NOTIZIA SPONSORIZZATA

Chi mi conosce bene, conosce anche la mia profonda ammirazione verso Bill Gates, ammirazione solo in parte bilanciata dalla mia diffidenza verso i prodotti Microsoft (una diffidenza diventata probabilmente irreversibile dopo l’avvento di Google).

In ogni caso, in un mondo fantastico e simbolico, la foto di “zio Bill” è sicuramente presente sul comodino della mia camera da letto. Le ragioni della mia ammirazione sono molteplici.
In parte storiche, essendomi formato sul M-Basic (uno straordinario linguaggio di programmazione ideato da Bill Gates), e in parte professionali, avendo avuto la fortuna e il privilegio di assistere da molto vicino alla nascita di Microsoft Italia agli inizi degli anni ‘80.

La mia ammirazione ha anche ragioni di natura personale, per una sorta di condivisione di valori sul modo di vedere il mondo, il lavoro e la famiglia (insieme alla moglie Melinda formano da molti anni una coppia davvero formidabile).
Ma la mia ammirazione verso Bill Gates ha, ovviamente, ragioni principalmente cognitive. Ritengo infatti sia una delle persone maggiormente dotate presenti attualmente sul nostro pianeta e, come tutte le persone molto dotate, è stato spesso in grado di prevedere con una certa affidabilità cosa accade nel futuro prossimo.

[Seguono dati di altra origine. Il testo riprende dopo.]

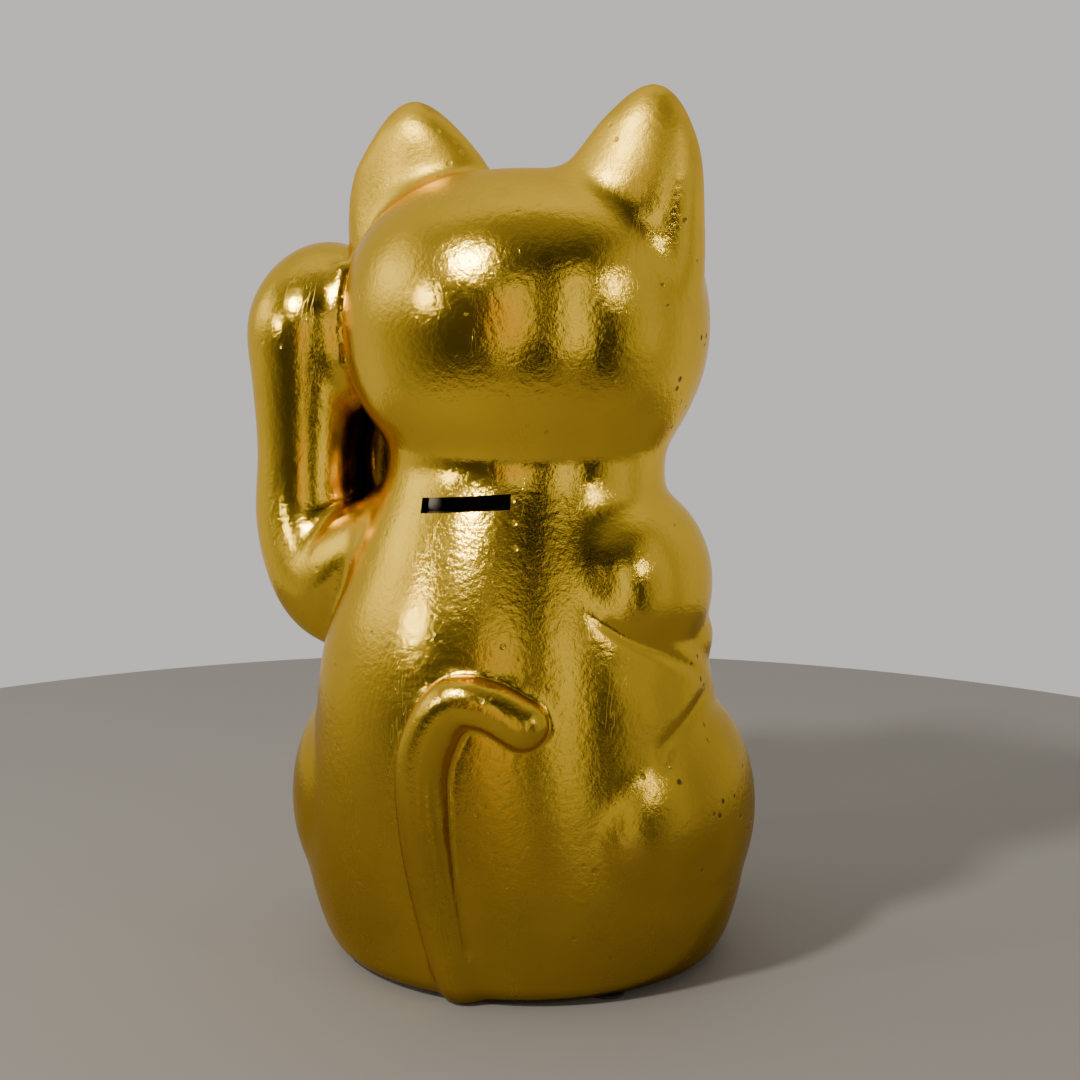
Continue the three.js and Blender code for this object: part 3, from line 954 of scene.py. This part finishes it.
def painted(name, forms, finish_name, color):
    """Keeps the film between the skin and the coat, and gives it its lacquer."""
    cut(forms, "INTERSECT", coat, keep=True)
    cut(forms, "DIFFERENCE", skin, keep=True)
    forms.name = name
    lacquer = bpy.data.materials.new(finish_name)
    brush = Palette(lacquer)
    place = brush.node("TexCoord", out=3)
    drag = brush.noise(place, 260.0, 3.0, 0.6)
    shade = brush.mix(drag, color, tuple(c * 0.6 for c in color[:3]) + (1,))
    normal = brush.node("Bump", Strength=0.2, Distance=0.0002, Height=drag)
    brush.finish(Base_Color=shade, Roughness=0.22 + drag * 0.2, Normal=normal)
    forms.data.materials.clear()
    forms.data.materials.append(lacquer)
    only(forms)
    bpy.ops.object.shade_smooth_by_angle(angle=math.radians(40))
    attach(forms, "figure")


eyes = []
for side in (1, -1):
    upper_lid = [(side * 14.5, 224.5), (side * 19, 230), (side * 26, 232.5), (side * 34.5, 229.5)]
    lower_lid = [(side * 16, 223), (side * 21, 219.5), (side * 27, 219.5), (side * 32, 223.5)]
    eyes.append(brushed(upper_lid, 3.0))
    eyes.append(brushed(lower_lid, 1.2))
    eyes.append(oval(side * 24.8, 226.2, 4.4, 5.6))
    eyes.append(brushed([(side * 19, 242.5), (side * 26, 245.5), (side * 33, 243.5)], 1.8))
lamp_black = (0.012, 0.010, 0.009, 1)
vermilion = (0.42, 0.03, 0.02, 1)
painted("painted_eyes", laid_on(eyes, -110, -25), "black_lacquer", lamp_black)
lines = [brushed([(0, 206.5), (0, 201.5)], 1.3, 0.8)]
for side in (1, -1):
    lines.append(brushed([(side * 0.2, 201.8), (side * 5, 198), (side * 11, 200.5)], 1.5))
    for inner, outer in [(213, 219), (208.5, 210), (204, 201)]:
        whisker = [(side * 33, inner), (side * 42, (inner + outer) / 2 + 1), (side * 52, outer)]
        lines.append(brushed(whisker, 1.2))
painted("painted_whiskers", laid_on(lines, -110, -25), "black_line_lacquer", lamp_black)
nose = [brushed([(-4.6, 209.4), (0, 208.4), (4.6, 209.4)], 5.0, 0.25)]
painted("painted_nose", laid_on(nose, -110, -30), "red_lacquer", vermilion)
inner_ears = laid_on([oval(45, 268, 10, 15.5, 8), oval(-45, 268, 10, 15.5, -8)], -60, -2)
painted("painted_inner_ears", inner_ears, "red_ear_lacquer", vermilion)

for spare in (coat, skin, body_core):
    bpy.data.objects.remove(spare)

Il 3 aprile 2015, durante un suo intervento ad un seminario TED destinato probabilmente a rimanere nella storia, Bill Gates esprimeva in modo nitido il pericolo imminente di una pandemia che avrebbe potuto causare la morte di milioni di persone. Nei circa dieci minuti a disposizione (tempo standard di un qualsiasi TED talk), Bill Gates sosteneva che il maggior pericolo per l’umanità non era dovuto ad una possibile guerra nucleare ma all’avvento di un virus.
E esortava i governi a prepararsi a tale eventualità (per chi fosse interessato all’intervento completo, sottotitolato in italiano, questo è il link https://www. youtube.com/watch?v=6Af6b_wyiwI).

Tutto il resto è storia di questi giorni. La maggior parte dei governi non era evidentemente preparata al coronavirus e il mondo ha reagito in ordine sparso, senza l’apparenza di regole precise. Quella che si è rivelata abbastanza preparata è stata, viceversa, la tecnologia. Proviamo ad immaginare il coronavirus senza smart working, senza cloud e senza videochiamate.

Quanti contagiati in più (e quindi quanti morti) ci sarebbero stati? Quanti danni economici in più (e quindi quante aziende fallite) ci sarebbero stati? Se in qualche modo ce la faremo, in attesa che arrivi la cura definitiva, sarà solo grazie alla forza delle persone impegnate in prima linea per combattere il virus e al comportamento delle aziende che, quando possibile, sono riuscite a convertire in smart working il proprio modo di lavorare.

Non tralascerei inoltre il fatto che parte della tecnologia sottostante allo smart working può essere utilizzata non solo per il working ma anche per continuare a mantenerci in contatto con amici e parenti in modo smart, rispettando le indispensabili regole di comportamento, base imprescindibile per cercare di contenere i danni e sperare di farcela.
Che la buona tecnologia sia con voi.